An Erica Domesek (Author of PS - I Made This) tutorial on how to make marbled paper. So simple and so stylish!

Sunday, October 3, 2010

Creative Destruction!

In order to force myself to not wear my destroyed or ill-fitting clothes anymore - and further encourage myself to create a new, better wardrobe, I have been busy destroying my old clothes and making them into better things. The above three pairs of underwear were made from 2 of my old, too tight roller derby T-shirts. I made some small adjustments to the pattern while I was at it, and they are super comfy. It's just a shame I don't play roller derby anymore, because they would make excellent derby panties!
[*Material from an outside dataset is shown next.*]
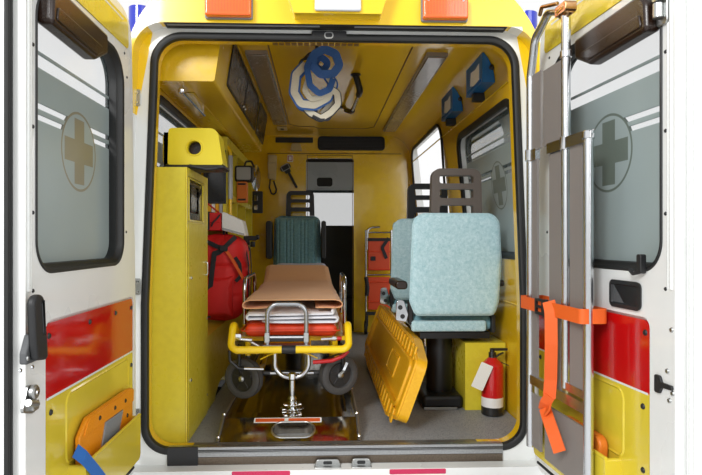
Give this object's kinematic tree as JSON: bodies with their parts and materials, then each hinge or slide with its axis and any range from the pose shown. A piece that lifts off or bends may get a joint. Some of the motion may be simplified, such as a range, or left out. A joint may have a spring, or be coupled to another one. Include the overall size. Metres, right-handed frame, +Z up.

I also took the following shirt and cut it up to make a pattern. I love the fit of the shirt, but it's getting a little old and holes are starting to appear under the arms... The picture is out of focus since I forgot the camera was still in manual mode from my attempts at outdoor photography, but it is a knit shirt with a scoop neckline and small puffy cap sleeves.

And here's the finished pattern:
I transferred markings onto the pattern for where the shoulder seams sit on the sleeves, and where the gathers begin and end. I have big plans for this pattern! I also cut up the remains of the shirt and will make that into yet another pair of panties!

And finally, I made something from scratch to add to my wardrobe. I used dark gray corduroy from my stash of free fabric I received earlier this year. I had a similar light-gray skirt made with the same pattern that I wore all the time, until I spilled coffee all down the front of it and completely destroyed it.

The skirt is a little wrinkled, but it's a simple A-line skirt with pockets on the back and a zipper down the front. I love it already!

Well, it's a start. Hopefully I'll get around to creating more in the days to come!